In its 2019 report, published last week, Norway, Sweden, Denmark and Iceland all rank in the top quartile of most free countries. That they have used their prosperity to establish large welfare states does not make them any less capitalist.

The report notes that nations in the top quartile of economic freedom had an average per-capita GDP six times higher than those in the bottom quartile. The average income of the poorest 10% in free countries was seven times higher than in unfree countries and exceeded the average per-capita income in the least-free nations. In the top quartile, 1.8% of the population experience extreme poverty, compared to 27.2% in the lowest quartile.

Infant mortality is much lower and life expectancy much higher in economically free countries compared to unfree countries. Political and civil liberties are considerably higher in economically free nations than in unfree nations. Gender equality is greater in economically free nations. Happiness levels are higher in economically free nations.

Fourie is right to note that students, instead of being taught to merely critique modern society from a Marxist perspective, ought to be taught the practical origins of prosperity, well-being and poverty.

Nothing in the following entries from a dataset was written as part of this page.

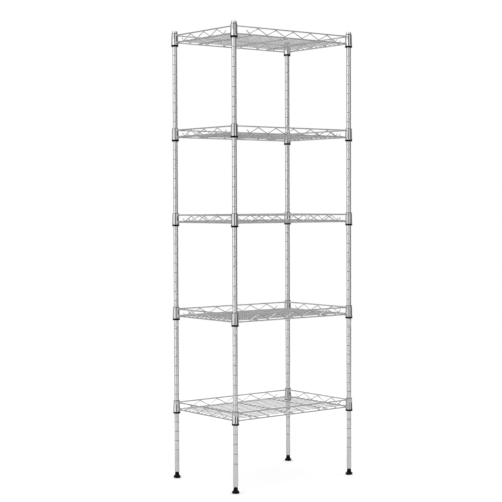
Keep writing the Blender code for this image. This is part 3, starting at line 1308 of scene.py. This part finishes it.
@dataclass
class Studio:
    """A white room: a pale floor, soft lights, and the camera."""

    camera_place: Place = (-2.325, -2.914, 0.7455)
    camera_yaw: float = math.radians(38.1)
    camera_pitch: float = math.radians(2.0)
    camera_roll: float = math.radians(-0.2)
    lens: float = 98.42  # millimetres, as the sensor's width
    sensor: float = 36.0
    floor_size: float = 4.0
    floor_cloud_shade: float = 0.985
    aim: Place = (0.0, 0.0, 0.6)
    lamps: tuple[Lamp, ...] = (
        Lamp("key_light", (-2.9, -0.35, 2.6), 1.6, 14.0),
        Lamp("fill_light", (1.0, -2.4, 3.0), 1.6, 9.0),
        Lamp("top_light", (0.3, 0.4, 3.2), 2.0, 14.0),
    )
    floor_colour: Colour = (0.97, 0.97, 0.97)
    mirrored_floor: Colour = (0.60, 0.60, 0.60)
    wall_colour: Colour = (1.12, 1.12, 1.12)
    dark_colour: Colour = (0.03, 0.03, 0.03)
    ceiling_colour: Colour = (0.8, 0.8, 0.8)
    ceiling_rise: Point = (0.3, 0.8)  # sines of the angles up between which the walls turn to ceiling
    dark_edge: float = math.radians(5)
    dark_bearings: tuple[Place, ...] = (
        (-17.0, 17.0, 0.97),
        (50.0, 100.0, 0.96),
        (100.0, 181.0, 0.6),
        (-181.0, -100.0, 0.75),
    )  # start and end in degrees from the camera's side, and depth

    def add_camera(self) -> bpy.types.Object:
        """Stands the camera to the front left, level with the middle shelves.

        Returns:
            The camera.
        """
        data = bpy.data.cameras.new("camera")
        data.sensor_width = self.sensor
        data.lens = self.lens
        data.clip_end = 100.0
        made = bpy.data.objects.new("camera", data)
        made.location = self.camera_place
        made.rotation_euler = (math.pi / 2 - self.camera_pitch, -self.camera_roll, -self.camera_yaw)
        bpy.context.scene.collection.objects.link(made)
        bpy.context.scene.camera = made
        return made

    def add_floor(self) -> bpy.types.Object:
        """Lays the pale floor.

        Returns:
            The floor.
        """
        bpy.ops.object.select_all(action="DESELECT")
        bpy.ops.mesh.primitive_plane_add(size=self.floor_size)
        made = bpy.context.active_object
        made.name = "floor"
        material = bpy.data.materials.new("pale_floor")
        material.use_nodes = True
        bench = NodeBench(material.node_tree)
        clouds = bench.noise(bench.place(), 3.0, 2.0)
        shade = tuple(part * self.floor_cloud_shade for part in self.floor_colour)
        seen = bench.blended(clouds, self.floor_colour, shade)
        gloss = Field(bench, bench.node("ShaderNodeLightPath").outputs["Is Glossy Ray"])
        colour = bench.blended(gloss, seen, self.mirrored_floor)
        shader = bench.node("ShaderNodeBsdfPrincipled", {}, {"Base Color": colour, "Roughness": 0.8})
        bench.node("ShaderNodeOutputMaterial", {}, {"Surface": shader.outputs[0]})
        made.data.materials.append(material)
        return made

    def add_light(self, lamp: Lamp) -> bpy.types.Object:
        """Hangs one soft light, turned to the middle of the rack.

        Args:
            lamp: What is hung.

        Returns:
            The light.
        """
        data = bpy.data.lights.new(lamp.name, "AREA")
        data.shape = "RECTANGLE"
        data.size = data.size_y = lamp.side
        data.energy = lamp.power
        made = bpy.data.objects.new(lamp.name, data)
        made.location = lamp.place
        way = Vector(self.aim) - Vector(lamp.place)
        made.rotation_euler = way.to_track_quat("-Z", "Y").to_euler()
        bpy.context.scene.collection.objects.link(made)
        return made

    def add_room(self) -> bpy.types.World:
        """Surrounds the rack with pale walls that have darker stretches between the lights.

        Returns:
            The world.
        """
        world = bpy.data.worlds.new("room")
        bpy.context.scene.world = world
        world.use_nodes = True
        bench = NodeBench(world.node_tree)
        way = bench.node("ShaderNodeTexCoord").outputs["Generated"]
        east, north, up = bench.axes(way)
        sine, cosine = math.sin(self.camera_yaw), math.cos(self.camera_yaw)
        ahead = east * sine + north * cosine
        rightward = east * cosine - north * sine
        bearing = rightward.bearing(-1.0 * ahead)
        shade = 0.0
        edge = self.dark_edge
        for first, last, depth in self.dark_bearings:
            start, end = math.radians(first), math.radians(last)
            rise = bearing.ramp(start - edge, start + edge)
            shade = (rise * bearing.ramp(end + edge, end - edge) * depth).highest(shade)
        walls = bench.blended(shade, self.wall_colour, self.dark_colour)
        room = bench.blended(up.ramp(*self.ceiling_rise), walls, self.ceiling_colour)
        rays = bench.node("ShaderNodeLightPath").outputs
        gloss = Field(bench, rays["Is Glossy Ray"])
        colour = bench.blended(gloss, (1.0, 1.0, 1.0), room)
        back = bench.node("ShaderNodeBackground", {}, {"Color": colour, "Strength": 1.0})
        bench.node("ShaderNodeOutputWorld", {}, {"Surface": back.outputs[0]})
        return world

    def build(self) -> None:
        """Sets up the camera, the floor, the room and the lights."""
        self.add_camera()
        self.add_floor()
        self.add_room()
        for lamp in self.lamps:
            self.add_light(lamp)
        bpy.context.scene.view_settings.view_transform = "Standard"


def main() -> None:
    """Builds the rack's pieces, then the studio."""
    logging.basicConfig(level=logging.INFO, format="%(message)s")
    layout = Layout()
    assemblies = Posts(layout), JointStuds(layout), LevellingFeet(layout), Sleeves(layout), Shelf(layout)
    for assembly in assemblies:
        for piece in assembly.build():
            LOG.info("%s: %s, %d faces", type(assembly).__name__, piece.name, len(piece.data.polygons))
    Studio().build()


if __name__ == "__main__":
    main()
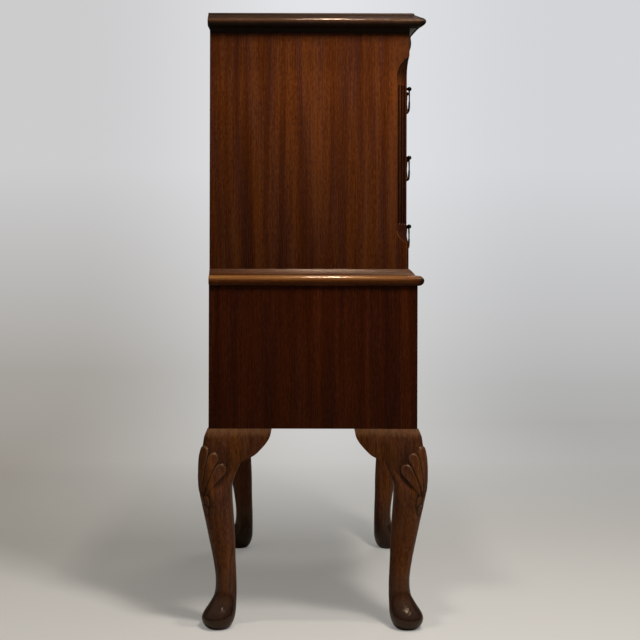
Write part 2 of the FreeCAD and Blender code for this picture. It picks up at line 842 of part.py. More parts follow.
# Drawers, numbered from the top
places = []
for i in reversed(range(upper_drawers)):
    places.append((upper_opening, -upper_setback, upper_drawer_floor(i), upper_drawer_height))
for i in reversed(range(lower_drawers)):
    places.append((lower_opening, 0, lower_drawer_floor(i), lower_drawer_height))
names = ("front", "box", "bottom", "handle_posts", "bail_left", "bail_right")
for number, place in enumerate(places, 1):
    for name, shape in zip(names, drawer(*place)):
        nodes[f"drawer_{number}_{name}"] = shape

for name, shape in nodes.items():
    shape.exportStep(f"parts/{name}.step")
print(len(nodes), "nodes, height", round(case_top + top_thickness, 3), "mm")
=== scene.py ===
import math

import bmesh
import bpy
from mathutils import Matrix, Vector


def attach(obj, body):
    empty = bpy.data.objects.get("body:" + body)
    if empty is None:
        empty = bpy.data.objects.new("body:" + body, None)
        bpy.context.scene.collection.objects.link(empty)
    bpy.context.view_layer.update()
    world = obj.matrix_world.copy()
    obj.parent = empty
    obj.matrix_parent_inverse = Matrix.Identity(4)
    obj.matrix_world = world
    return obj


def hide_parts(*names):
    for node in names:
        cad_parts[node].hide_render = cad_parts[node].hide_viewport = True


# Serpentine chest of drawers in two stages on cabriole legs, in millimetres until a mesh is made
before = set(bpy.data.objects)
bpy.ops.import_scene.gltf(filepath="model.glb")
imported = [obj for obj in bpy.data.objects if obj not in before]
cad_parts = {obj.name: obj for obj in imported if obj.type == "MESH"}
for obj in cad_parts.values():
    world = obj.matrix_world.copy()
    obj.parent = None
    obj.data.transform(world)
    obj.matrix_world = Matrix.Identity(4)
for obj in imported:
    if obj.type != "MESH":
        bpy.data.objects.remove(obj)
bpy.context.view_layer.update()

MM = 0.001

# Plan of the case
HALF = 380.0
FRONT = -232.0
BACK = 232.0
SETBACK = 15.0
UPPER_HALF = HALF - SETBACK
TROUGH_X = 0.605 * HALF
TROUGH_DEPTH = 16.0
NOSE_DEPTH = 3.0
HOLLOW_R = ((HALF - TROUGH_X) ** 2 + TROUGH_DEPTH**2) / (2 * TROUGH_DEPTH)
SWELL = TROUGH_DEPTH - NOSE_DEPTH
CENTRES = (TROUGH_X**2 + SWELL**2) / (2 * SWELL)
NOSE_R = CENTRES - HOLLOW_R
HOLLOW_Y = FRONT + TROUGH_DEPTH - HOLLOW_R
NOSE_Y = FRONT + NOSE_DEPTH + NOSE_R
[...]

They should be taught the moral basis of classical liberal values being rooted in individual freedom from state control and repression. They should be taught how decentralised markets lead to superior outcomes when compared to central planning, even though intellectual elites often labour under the conceit that their theoretical plans are better than the choices people make for themselves.

If they were, they would view free-market capitalism, for all its shortcomings, in a far more positive light. That universities teach otherwise has a long history, but it is both factually incorrect and morally dangerous. DM

Note: A shorter version of this article first appeared in Afrikaans in Rapport on 22 September 2019.